ARE YOU INVITING THEM JUST BECAUSE THEY'RE BLOOD?
The above questions don't just apply to friends, they apply to family members as well. People feel obligated to invite every member of their family and often times it's the parents pushing for this. Again, this is your day and only your close friends and family should be there. The aunt that you haven't spoken to in years, the cousin who you haven't seen since you were ten...you won't miss them on the wedding day so why add to your wedding costs? Many couples think of this as more of a respect issue which I can understand but to stick to your budget, you need to be selective. If you aren't close to someone, you should be able to omit them from your guest list without guilt. Run through the above questions again and apply them to your family members and see how many names come to mind. Be sure to talk to your parents and ask that they support you when making tough decisions about weeding out estranged family members.

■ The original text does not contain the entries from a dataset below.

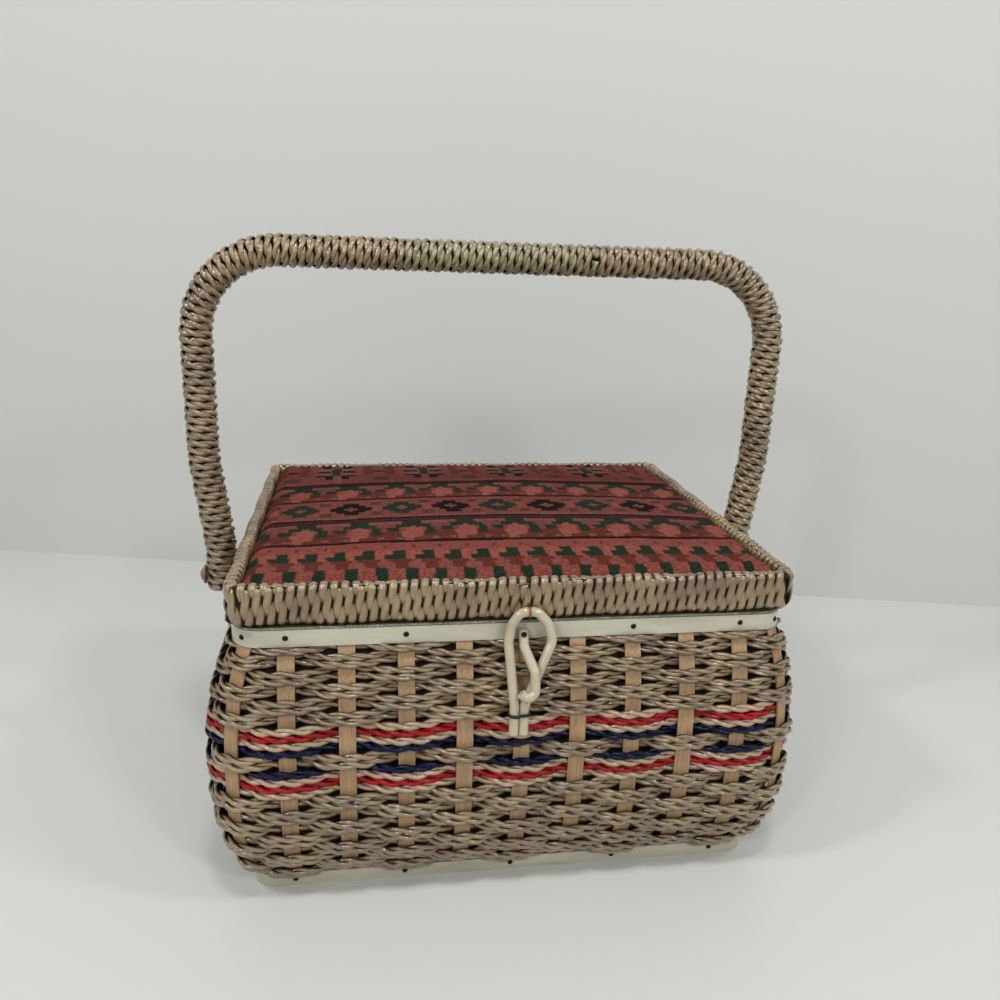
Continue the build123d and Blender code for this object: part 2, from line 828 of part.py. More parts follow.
with BuildPart() as pivot_bolt:
    bolt_start = nut_out - nut_thick
    head_seat = leg_out + washer_thick + slip
    with BuildSketch(Plane.XZ):
        with BuildLine():
            Polyline(
                (head_seat + bolt_head_rise, 0),
                (bolt_start, 0),
                (bolt_start, bolt_radius),
                (head_seat, bolt_radius),
                (head_seat, bolt_head_radius),
            )
            dome(head_seat, bolt_head_radius, bolt_head_rise)
        make_face()
    revolve(axis=Axis.X)

with BuildPart() as pivot_bolts:
    with Locations(*stands([(0, 0, 0.0), (0, 0, 180.0)], pivot_z)):
        add(pivot_bolt.part)
save(pivot_bolts, "pivot_bolts")


# ---- clasp ---------------------------------------------------------------------------------
def front_of_cords(z):
    """Y of the front face of the cords at height z, or of the rim above them."""
    if z > weave_top:
        return -lid_depth / 2
    return -core_y - splint_radius(z) - cord_swing - cord_thick / 2


def strand_y(z, stand=0.0):
    """Y of the middle of a tube that lies on the front at height z, with this much to spare."""
    return front_of_cords(z) - tube_radius - soft_gap - stand


strand_half = tube_radius + slip
loop_side = [
    (loop_end_x, strand_half, loop_end_z, loop_stand),
    (loop_tie_x, strand_half, loop_tie_z, loop_stand),
    (loop_wide_x, loop_half_width, loop_wide_z, loop_stand),
    (loop_shoulder_x, loop_shoulder_half, loop_shoulder_z, loop_stand / 2),
    (loop_top_x, loop_top_half, loop_top_z, 0.0),
]
loop_left = [(x - half, strand_y(z, stand), z) for x, half, z, stand in loop_side]
loop_right = [(x + half, strand_y(z, stand), z) for x, half, z, stand in reversed(loop_side)]


def tube_along(points, bend):
    """A bent tube in the current part through these points."""
    with BuildLine() as route:
        FilletPolyline(*points, radius=bend)
    with BuildSketch(Plane(route.line @ 0, z_dir=route.line % 0)) as section:
        Circle(tube_radius)
    sweep(section.sketch, path=route.line)


with BuildPart() as clasp_loop:
    tube_along([*loop_left, *loop_right], loop_bend)
save(clasp_loop, "clasp_loop")

with BuildPart() as clasp_tie:
    tie_low = Vector(loop_end_x, strand_y(loop_end_z, loop_stand), loop_end_z)
    tie_high = Vector(loop_tie_x, strand_y(loop_tie_z, loop_stand), loop_tie_z)
    tie_way = (tie_high - tie_low).normalized()
    tie_middle = tie_high - tie_way * (loop_bend / 2 + tie_height / 2)
    with BuildSketch(Plane(tie_middle, x_dir=(1, 0, 0), z_dir=tie_way)):
        SlotCenterToCenter(2 * strand_half, 2 * (tube_radius + slip + tie_thick))
        SlotCenterToCenter(2 * strand_half, 2 * (tube_radius + slip), mode=Mode.SUBTRACT)
    extrude(amount=tie_height / 2, both=True)
save(clasp_tie, "clasp_tie")

with BuildPart() as clasp_wire:
    wire_reach = tube_radius + wire_gap + wire_radius
    wire_y = strand_y(loop_top_z)
    wire_route = [
        (loop_top_x, rim_face_y + wire_depth - slip, loop_top_z - wire_reach),
        (loop_top_x, wire_y - wire_reach, loop_top_z - wire_reach),
        (loop_top_x, wire_y - wire_reach, loop_top_z + wire_reach),
        (loop_top_x, rim_face_y + wire_depth - slip, loop_top_z + wire_reach),
    ]
    with BuildLine() as route:
        FilletPolyline(*wire_route, radius=wire_corner)
    with BuildSketch(Plane(route.line @ 0, z_dir=route.line % 0)):
        Circle(wire_radius)
    sweep(path=route.line)
save(clasp_wire, "clasp_wire")

hook_seat_y = -core_y - top_tack_seat - tube_radius - slip
hook_over = -2 * tube_radius - soft_gap
hook_points = [
    (0, hook_seat_y, top_tack_z + hook_end_rise),
    (0, hook_seat_y, top_tack_z - 2 * slip),
    (0, strand_y(weave_top, loop_stand) - soft_gap, weave_top - hook_end_rise / 2),
    (hook_side_x, strand_y(hook_side_z, loop_stand) + hook_over, hook_side_z),
    (hook_side_x, strand_y(hook_turn_z, loop_stand) + hook_over, hook_turn_z),
    (hook_low_x, strand_y(hook_low_z, loop_stand) + hook_over, hook_low_z),
    (hook_tip_x, strand_y(hook_tip_z, loop_stand) + hook_over, hook_tip_z),
]

with BuildPart() as clasp_hook:
    tube_along(hook_points, hook_bend)
    # the nail's hole, and the dent that its head presses into the tube
    head_middle_y = hook_seat_y - tube_radius + slip - hook_bore_length / 2
    for middle_y, radius in ((hook_seat_y, tack_shank_radius), (head_middle_y, tack_head_radius)):
        with Locations((0, middle_y, top_tack_z)):
            Cylinder(
                radius + slip,
                hook_bore_length,
                rotation=(90, 0, 0),
                mode=Mode.SUBTRACT,
            )
save(clasp_hook, "clasp_hook")

with BuildPart() as hook_nail:
    nail_length = tack_length + 2 * tube_radius + slip
    nail_seat = (0, hook_seat_y - tube_radius, top_tack_z)
    with BuildSketch(Plane(nail_seat, x_dir=(0, -1, 0), z_dir=(1, 0, 0))):
        with BuildLine():
            Polyline(
                (tack_head_rise, 0),
                (-nail_length, 0),
                (-nail_length + tack_shank_radius, tack_shank_radius),
                (0, tack_shank_radius),
                (0, tack_head_radius),
            )
            dome(0, tack_head_radius, tack_head_rise)
        make_face()
    revolve(axis=Axis((0, 0, top_tack_z), (0, 1, 0)))
save(hook_nail, "clasp_nail")

# ---- lid stays -----------------------------------------------------------------------------
stay_wall_x = core_x + hoop_inner - soft_gap - stay_thick / 2
stay_lid_x = stay_wall_x - stay_loop
stay_lid_z = board_bottom - slip - lid_lining_thick - soft_gap - stay_thick / 2

with BuildPart() as stay_ribbons:
    for side in (-1, 1):
        with BuildSketch(Plane.XZ.offset(-stay_y)) as ribbon:
            with BuildLine() as way:
                FilletPolyline(
                    (side * stay_wall_x, body_top - slip),
                    (side * stay_wall_x, stay_slack_z),
                    (side * stay_lid_x, stay_slack_z),
                    (side * stay_lid_x, stay_lid_z),
                    (side * (stay_lid_x - stay_seam), stay_lid_z),
                    radius=[stay_turn, stay_turn, stay_fold],
                )
            trace(way.edges(), line_width=stay_thick)
        extrude(ribbon.sketch, amount=stay_width / 2, both=True)
save(stay_ribbons, "stay_ribbons")
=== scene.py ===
"""Woven sewing basket, laid out as an add-on: twisted cord, wood splints, vinyl, brass and cloth.

Metres, +Z up, the front towards -Y. The frame gives the size and place of every piece.
"""

from math import ceil, copysign, cos, floor, hypot, pi, sin, sqrt

import bpy
from mathutils import Matrix, Vector, noise


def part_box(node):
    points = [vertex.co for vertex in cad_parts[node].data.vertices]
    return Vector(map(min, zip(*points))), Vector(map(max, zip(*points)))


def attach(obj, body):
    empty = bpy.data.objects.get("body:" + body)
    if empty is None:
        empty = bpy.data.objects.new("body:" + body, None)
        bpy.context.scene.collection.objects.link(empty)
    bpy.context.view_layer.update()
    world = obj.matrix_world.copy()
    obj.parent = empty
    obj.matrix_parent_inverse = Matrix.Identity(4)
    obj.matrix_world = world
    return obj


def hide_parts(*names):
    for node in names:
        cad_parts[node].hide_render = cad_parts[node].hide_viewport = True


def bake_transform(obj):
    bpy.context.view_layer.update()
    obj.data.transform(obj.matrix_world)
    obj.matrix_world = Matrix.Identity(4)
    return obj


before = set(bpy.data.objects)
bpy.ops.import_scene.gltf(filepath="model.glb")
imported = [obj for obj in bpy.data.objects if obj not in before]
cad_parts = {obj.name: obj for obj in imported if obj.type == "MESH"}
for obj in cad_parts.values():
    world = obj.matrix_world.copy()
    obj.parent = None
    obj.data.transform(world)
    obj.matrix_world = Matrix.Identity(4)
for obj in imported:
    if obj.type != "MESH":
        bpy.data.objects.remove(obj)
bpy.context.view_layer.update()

bl_info = {
    "name": "Woven Sewing Basket",
    "version": (1, 0, 0),
    "blender": (4, 5, 0),
    "location": "View3D > Sidebar > Basket",
    "description": "Dresses the frame of a woven sewing basket with cord, splints and cloth",
    "category": "Object",
}

MM = 0.001

# ---- places that the frame gives ----
def corners_of(node):
    """Lowest and highest corner of a node of the frame."""
    return [Vector(corner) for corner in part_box(node)]


rim_low, rim_high = corners_of("lid_rim_wrap")
base_high = corners_of("base_strip")[1]
strip_low, strip_high = corners_of("top_strip")
grip_low, grip_high = corners_of("handle_grip_wrap")
handle_low, handle_high = corners_of("handle_wrap")
lid_lining_low, lid_lining_high = corners_of("lid_lining")
floor_low, floor_high = corners_of("floor_pad")
lining_low, lining_high = corners_of("lining_wall")
braid_low, braid_high = corners_of("edge_braid")
stay_low, stay_high = corners_of("stay_ribbons")
tie_low, tie_high = corners_of("clasp_tie")

# ---- plan of the wall: corner arcs about the four corners of a core rectangle ----
CORE_INSET = 17 * MM
CORE_X = rim_high.x - CORE_INSET
CORE_Y = rim_high.y - CORE_INSET
BASE_RADIUS = 9 * MM
NECK_RADIUS = 13.5 * MM
BELLY_RADIUS = 26.3 * MM
BELLY_Z = 68 * MM
LOW_POWER = 3.0
HIGH_POWER = 2.6
WEAVE_BOTTOM = base_high.z
WEAVE_TOP = strip_low.z

# ---- cords: how far the plies stand off a cord's middle, and their size, (depth, width) ----
WOVEN_OFFSET, WOVEN_PLY = (0.5, 0.5), (0.6, 0.76)  # shares of its radius and of half its pitch
RIM_OFFSET, RIM_PLY = (0.75 * MM, 1.0 * MM), (1.35 * MM, 2.2 * MM)
HANDLE_OFFSET, HANDLE_PLY = (0.85 * MM, 0.95 * MM), (1.2 * MM, 1.5 * MM)
BRAID_OFFSET, BRAID_PLY = (0.3 * MM, 0.34 * MM), (0.36 * MM, 0.36 * MM)
BRAID_TWIST = -4 * MM  # length of one turn, which goes round the other way
CORD_WANDER, CORD_WANDER_LENGTH = 0.3 * MM, 17 * MM  # in and out of the wall
CORD_RISE, CORD_RISE_LENGTH = 0.5 * MM, 21 * MM
CORD_PHASE = 2.4  # from one cord's twist to the next one's, in radians
RIM_DRIFT, RIM_DRIFT_RATE = 0.25 * MM, 1.7  # out of the bed, and how much it changes in a turn
HANDLE_DRIFT, HANDLE_DRIFT_RATE = 0.2 * MM, 1.3
CORD_STEP = 1.4 * MM
RIM_STEP = 1.5 * MM
HANDLE_STEPS = 26  # rings for each turn round the handle
BRAID_STEP = 0.7 * MM

# ---- lid's rim and cloth ----
RIM_THICK = 8 * MM
RIM_CORNER = 7 * MM  # plan radius of the wound rim's outer corners
RIM_BED = 2.2 * MM  # from the rim's outside to the cord's middle
RIM_BED_ROUND = 1.6 * MM
RIM_PLY_RISE = 0.6 * MM  # a turn's rings are counted this far out of its bed
SEAM_GAP = 0.25 * MM  # from the rim to what is stuffed inside it
CLOTH_STEP = 0.9 * MM
CLOTH_CORNER = 4 * MM
CLOTH_HALF_X = rim_high.x - RIM_THICK - SEAM_GAP
CLOTH_HALF_Y = rim_high.y - RIM_THICK - SEAM_GAP
CLOTH_SEAT_Z = 160.05 * MM
CLOTH_EDGE_Z = 165 * MM
CLOTH_CROWN = 4.5 * MM
ROLL = 8 * MM  # how far in from its edge the cloth rolls over
ROLL_RISE = 4.6 * MM
PUCKER, PUCKER_LENGTH = 0.5 * MM, 7 * MM  # small dents near the cloth's edge
SLACK, SLACK_LENGTH = 0.4 * MM, 45 * MM  # slow hollows over the whole of it

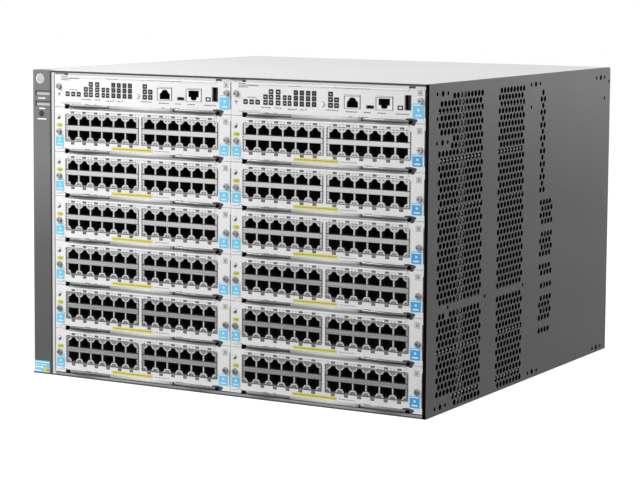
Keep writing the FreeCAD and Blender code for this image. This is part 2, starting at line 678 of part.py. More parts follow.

NUMBER ONE WRONG REASON TO NOT INVITE SOMEONE…
This mistake is made often and leads to a lot of hurt relationships. Thinking that someone isn’t able to attend the wedding anyways is not a reason to not send the invitation. If someone you’re wanting to invite lives too far, can’t afford the trip, or has inflexible arrangements that day, and you know they more than likely won’t be able to attend, you should absolutely still extend the invitation. A person you’re close to can get very hurt by not being invited to your wedding and will want to know why, and saying that you didn’t think they would be able to make it will not be a good enough reason in their minds and hearts. Even if they really can’t make it, let that be their decision to make after at least knowing you wanted them there. I even recommend including a note with their invitation that says “I know you likely won’t be able to attend but I still wanted to extend an invitation so you know I do want you there if possible.”
If you have the budget to invite every person in your family and every friend you've ever had, then by all means do it if it that's what you want. But if you have a tight budget to stick to, you really need to be honest with yourself and selective in who you invite.